*What is needed*. Transcribe word for word the lines spanning the line with "Continue the Blender" through the end of the records.

*Scripts that build objects*.
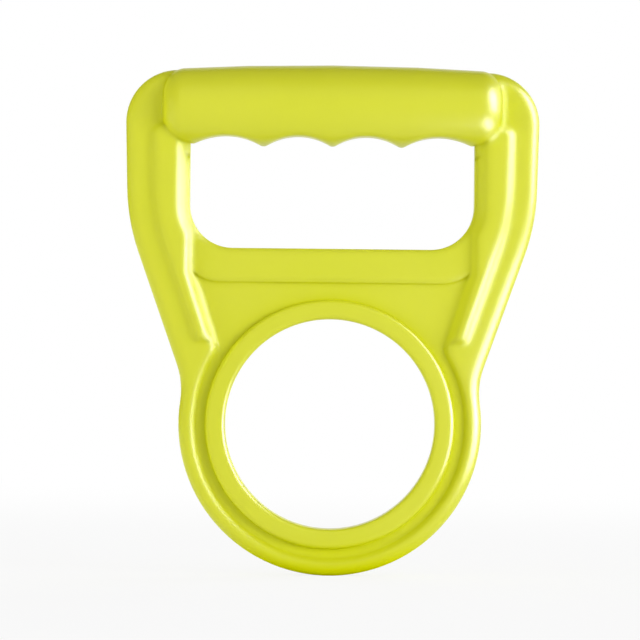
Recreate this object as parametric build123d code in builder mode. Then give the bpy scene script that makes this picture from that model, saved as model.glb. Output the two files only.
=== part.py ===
"""Carrying handle for a large water bottle.

A moulded frame slips over the bottle's neck with the ring at its lower end and is lifted by the
thick cross grip at its top.  Three mouldings make the product:

  frame             front moulding: tapered plate with raised arms, neck hub and the front of the
                    grip, open and ribbed at the back
  grip_back_cover   rounded shell that closes the hollow grip at the back
  neck_ring         collar bush that snaps into the frame's hub and bears on the bottle's neck

The origin is the centre of the neck bore.  X runs to the right, Z runs up towards the grip and
the front faces -Y.  A "level" is a distance in front of the origin, measured along -Y.
"""

import os
from math import cos, radians, sin, tan

from build123d import *

# ---------------------------------------------------------------- driving dimensions (mm, degrees)
# Neck ring
bore_radius = 30.2          # passes over the neck of a 19 litre bottle
bush_wall = 3.4             # sleeve that stands in the hub
collar_width = 5.6          # face of the collar, from the bore outwards
collar_rise = 2.8           # collar's face above the groove
ring_depth = 12.0           # bearing length on the neck
collar_round = 1.3
bore_chamfer = 1.3          # at the back of the bore
snap_height = 0.6           # bead that holds the bush behind the hub
snap_length = 1.4
fit_gap = 0.1               # clearance between the three mouldings

# Plan of the plate
groove_width = 2.8          # trough between the collar and the rim
rim_width = 5.0
flare_height = 58.0         # where the tapered arms turn upright
arm_width = 17.8            # between the hand opening and the edge, where the arms turn upright
taper_angle = 19.5          # of the arms' lower part, from the vertical
lean_angle = 1.4            # of the arms' upper part
top_height = 101.6
top_corner_round = 15.0
waist_round = 22.0          # between the round rim and the tapered arms
shoulder_round = 60.0

# Levels of the plate's front
web_drop = 1.8              # sunk web and groove, below the flange
border_drop = 0.8           # border of the hand opening, below the flange
edge_round = 3.2            # outer edge
pocket_round = 1.0          # edge of the sunk areas
border_round = 0.6

# Ridges along the arms
ridge_rise = 2.0            # above the flange
ridge_inset = 7.0           # from the plate's edge to the ridge's foot on the flange
ridge_draft = 38.0          # slope of the sides and of the web's edge, from the draw direction
ridge_bend_draft = 40.0     # of the upright inner side beside the border
ridge_flare = 45.0          # of the sides towards the hand opening
ridge_round = 1.2
ridge_foot_round = 1.2
ridge_end_height = 21.9     # lower end
ridge_end_width = 7.9       # of its foot
ridge_inner_angle = 18.0    # of the inner foot, from the vertical
ridge_bend_reach = 1.8      # where it turns upright, this far inside the hand opening's side
web_corner_round = 6.0      # of the web beside the ridges' lower ends
ridge_top_drop = 3.3        # upper end, below the grip's axis
ridge_top_round = 5.0

# Hand opening
opening_half_width = 41.0
opening_height = 32.3       # from the sill to the top of the finger hollows
sill_corner_round = 12.5
opening_top_round = 3.3
border_width = 9.8
border_corner_round = 13.0
sill_round = 0.6            # front edge of the sill and the opening's corners

# Grip
grip_rise = 1.7             # the grip's crown stands this far above the plate
grip_level = 2.5            # of its axis
grip_radius = 12.0
grip_half_length = 48.7
grip_crown = 1.5            # how much thinner the ends are than the middle
grip_end_round = 6.5
finger_pitch = 19.6
finger_depth = 3.5          # of the hollows, into the grip
finger_radius = 16.6
outer_finger_radius = 19.0
outer_finger_shift = 1.2    # the two outer hollows are a little wider
finger_tip_round = 2.0      # of the crests between the hollows
finger_edge_round = 1.0     # between the hollows and the grip's skin

# Walls, ribs and the joint of the grip's two shells
wall = 2.6
rib = 1.6
rib_setback = 0.8           # ribs stop short of the frame's back edge
ring_rib_count = 16
arm_rib_height = 50.0
arm_rib_pitch = 13.0
arm_rib_count = 4
grip_rib_places = (-41, -14, 14, 41)
seam_level = 0.0            # where the two shells of the grip meet
tongue_wall = 1.2
tongue_height = 1.6
stud_radius = 2.0           # studs of the cover, pressed into sockets of the frame
stud_reach = 6.0
stud_pitch = 30.0
socket_wall = 1.6

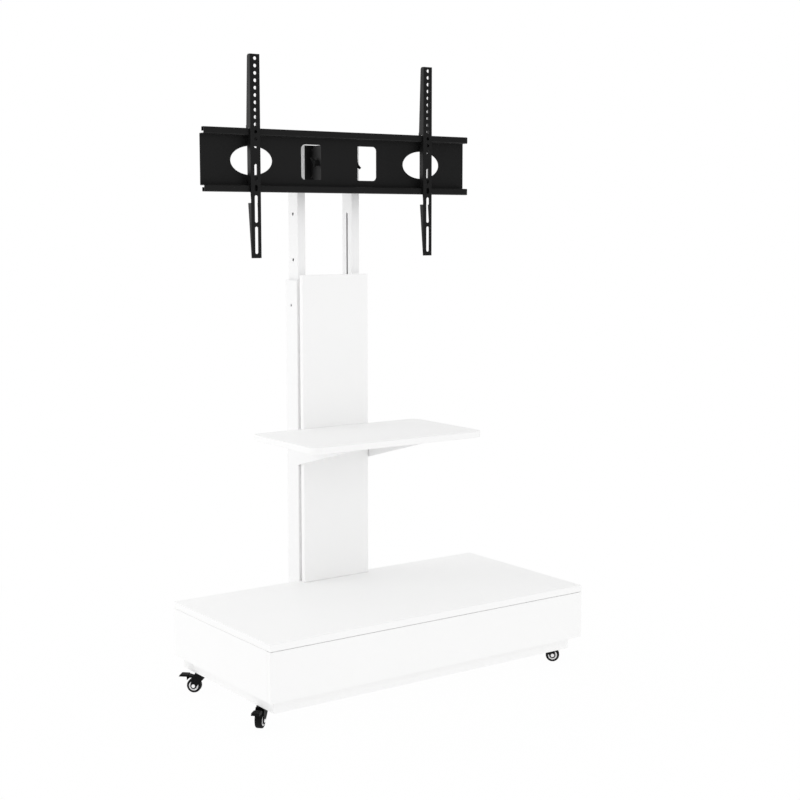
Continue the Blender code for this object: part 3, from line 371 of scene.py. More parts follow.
def turned(profile, axis, centre, segments=64, closed=True):
    """A profile of radius and height pairs, spun once round an axis through centre."""
    bm = bmesh.new()
    points = [bm.verts.new((radius, 0.0, height)) for radius, height in profile]
    edges = [bm.edges.new(pair) for pair in zip(points, points[1:])]
    if closed:
        edges.append(bm.edges.new((points[-1], points[0])))
    bmesh.ops.spin(
        bm,
        geom=points + edges,
        cent=(0.0, 0.0, 0.0),
        axis=(0.0, 0.0, 1.0),
        angle=2 * math.pi,
        steps=segments,
        use_merge=True,
    )
    bmesh.ops.transform(bm, matrix=Matrix.Translation(centre) @ TURN_TO[axis], verts=bm.verts)
    return solid(bm)


def combined(body, tools, operation):
    """Cut the tool meshes from a body, or join them to it, and return the result as one mesh."""
    host = bpy.data.objects.new("host", body)
    bpy.context.collection.objects.link(host)
    helpers = []
    for tool in tools:
        helper = bpy.data.objects.new("tool", tool)
        bpy.context.collection.objects.link(helper)
        helpers.append(helper)
        modifier = host.modifiers.new("combine", "BOOLEAN")
        modifier.object = helper
        modifier.operation = operation
        modifier.solver = "EXACT"
    evaluated = host.evaluated_get(bpy.context.evaluated_depsgraph_get())
    result = bpy.data.meshes.new_from_object(evaluated)
    for item in [host, *helpers]:
        bpy.data.objects.remove(item, do_unlink=True)
    return result


def cut(body, *tools):
    """Subtract tool meshes from a body mesh."""
    return combined(body, tools, "DIFFERENCE")


def join(body, *tools):
    """Unite tool meshes with a body mesh."""
    return combined(body, tools, "UNION")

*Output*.
Continue the Blender code for this object: part 3, from line 371 of scene.py. More parts follow.
def turned(profile, axis, centre, segments=64, closed=True):
    """A profile of radius and height pairs, spun once round an axis through centre."""
    bm = bmesh.new()
    points = [bm.verts.new((radius, 0.0, height)) for radius, height in profile]
    edges = [bm.edges.new(pair) for pair in zip(points, points[1:])]
    if closed:
        edges.append(bm.edges.new((points[-1], points[0])))
    bmesh.ops.spin(
        bm,
        geom=points + edges,
        cent=(0.0, 0.0, 0.0),
        axis=(0.0, 0.0, 1.0),
        angle=2 * math.pi,
        steps=segments,
        use_merge=True,
    )
    bmesh.ops.transform(bm, matrix=Matrix.Translation(centre) @ TURN_TO[axis], verts=bm.verts)
    return solid(bm)


def combined(body, tools, operation):
    """Cut the tool meshes from a body, or join them to it, and return the result as one mesh."""
    host = bpy.data.objects.new("host", body)
    bpy.context.collection.objects.link(host)
    helpers = []
    for tool in tools:
        helper = bpy.data.objects.new("tool", tool)
        bpy.context.collection.objects.link(helper)
        helpers.append(helper)
        modifier = host.modifiers.new("combine", "BOOLEAN")
        modifier.object = helper
        modifier.operation = operation
        modifier.solver = "EXACT"
    evaluated = host.evaluated_get(bpy.context.evaluated_depsgraph_get())
    result = bpy.data.meshes.new_from_object(evaluated)
    for item in [host, *helpers]:
        bpy.data.objects.remove(item, do_unlink=True)
    return result


def cut(body, *tools):
    """Subtract tool meshes from a body mesh."""
    return combined(body, tools, "DIFFERENCE")


def join(body, *tools):
    """Unite tool meshes with a body mesh."""
    return combined(body, tools, "UNION")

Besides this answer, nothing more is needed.